President Obama has never run a business.  He doesn’t understand the impact that uncertainly has on hiring decisions.

Now let us turn to the new 2,300 page Dodd-Frank finance regulatory act.  The Wall Street Journal reports there will be “no fewer than 243 new formal rule-makings by 11 different agencies.

What will these new rules be?

How much will they cost?

Business owners have other concerns.  Will Congress allow the Bush tax cuts to expire? (Why don’t tax increases ever expire!?)  Will Congress increase the payroll tax?

The only thing that is certain is that it is going to cost businesses more to hire new employees, and that is bad for unemployment in this country.  Democrats have written 5000 pages of new legislation in these two bills alone and America is paying the price.

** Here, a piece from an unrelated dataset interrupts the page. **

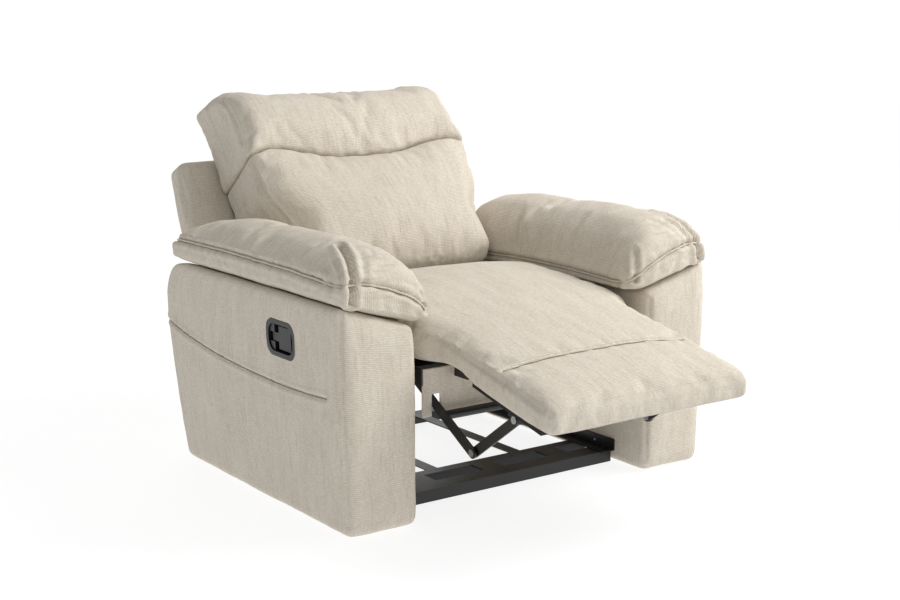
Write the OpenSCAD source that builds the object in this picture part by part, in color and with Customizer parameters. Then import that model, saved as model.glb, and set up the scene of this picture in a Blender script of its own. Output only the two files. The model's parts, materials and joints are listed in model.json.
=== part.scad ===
// Manual recliner armchair, shown part reclined with the footrest out.
// Millimetres, +Z up, the sitter faces -Y, origin on the floor under the middle of the chair.
// "left" and "right" are the sitter's: left is +X, right is -X, and the release lever is on the right.

/* [Overall] */
// Clear width between the two arms
arm_gap = 635; // [560:5:720]
// Width of one arm box across its top
arm_w = 190; // [150:5:230]
// Height of the arm box at its outer edge
arm_h = 487; // [440:1:540]
// How far the arm fronts stand ahead of the origin
arm_front = 320; // [290:5:350]
// How far the arms' bottom rear corners stand behind the origin
arm_rear = 435; // [400:5:480]

/* [Arms] */
// Fall of the arm box's top from its outer to its inner edge
arm_top_fall = 59; // [30:1:80]
// How much narrower each arm box is at the floor
arm_taper = 18; // [0:1:30]
// Rear bulge of the arm box behind its bottom rear corner
arm_bulge = 63; // [30:1:80]
// Thickness of the foam and cloth around the arm's wooden box
arm_foam = 22; // [15:1:30]
// Thickness of the arm box's plywood
ply_t = 15; // [12:1:18]
// Height of the crown of the arm pad above the floor
pad_top = 606; // [580:1:650]
// How far the arm pad hangs over the arm's inner face
pad_overhang = 40; // [20:1:50]
// Thickness of the plastic glides under the arms
glide_h = 4; // [3:0.5:8]

/* [Seat] */
// Width of the seat and leg cushions
cushion_w = 540; // [480:5:600]
// Height of the seat's crown above the floor
seat_top = 450; // [430:1:470]
// Underside of the seat cushion
seat_bottom = 336; // [330:1:345]
// Thickness of the steel side plates
plate_t = 4; // [3:0.5:5]
// Diameter of the mechanism's pivot pins
pin_d = 10; // [8:0.5:12]
// Radial clearance of every pivot
pivot_gap = 0.05; // [0.02:0.01:0.1]

/* [Footrest] */
// Length of the leg cushion from the knee to its toe
leg_len = 332; // [280:1:340]
// Slope of the footrest at rest, below level
leg_slope = 13; // [8:1:18]
// Thickness of the leg cushion
leg_t = 66; // [50:1:75]
// Thickness of the footrest board
board_t = 12; // [9:1:15]

/* [Backrest] */
// Lean of the back from upright, as shown
back_lean = 39; // [34:1:42]
// Length of the back from its hinge to its top edge
back_len = 600; // [540:5:650]
// Length of the outer shell above the hinge
shell_len = 475; // [440:5:500]
// Half width of the shell's wings at their top
wing_top = 402; // [380:1:420]
// Half width of the shell's wings at their bottom
wing_low = 432; // [410:1:460]
// Thickness of the outer shell
shell_t = 67; // [60:1:80]

/* [Lever] */
// Length of the lever's oval bezel
bezel_l = 122; // [110:1:130]
// Height of the bezel
bezel_h = 80; // [70:1:90]
// Depth of the finger recess
recess_d = 20; // [16:1:22]

/* [Hidden] */
$fn = 48;

in_x = arm_gap / 2;
out_x = in_x + arm_w;
pad_in = in_x - pad_overhang;
pad_out = out_x + 5;
pin_r = pin_d / 2;
hole_r = pin_r + pivot_gap;
eps = 1;

// Mechanism planes across the chair, from the arms inwards
track_w = 21;
plate_x = in_x - 30;
board_half = cushion_w / 2 - 12;
link_x = board_half - 15;
strut_x = link_x - plate_t - 1.5;
knee_x = link_x - 47;
rivet_r = 8;
rivet_h = 2.5;

// Pivot places, seen from the side as [y, z]
back_pivot = [arm_rear - 155, 360];
knee_pivot = [-345, 385];
hanger_pivot = [-204, 283];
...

What would be the best stimulus for our economy?  Elect a Republican Congress this November.

2 comments

  1. Congress and regulators could have written a simple rule: “Banks are not permitted to engage in proprietary trading.” Period. Then, regulators, prosecutors, and the courts could have set about defining what proprietary trading meant. They could have established reasonable and limited exceptions in individual cases. Meanwhile, bankers considering engaging in practices that might be labeled proprietary trading would have been forced to consider the law in the sense Oliver Wendell Holmes Jr. advocated.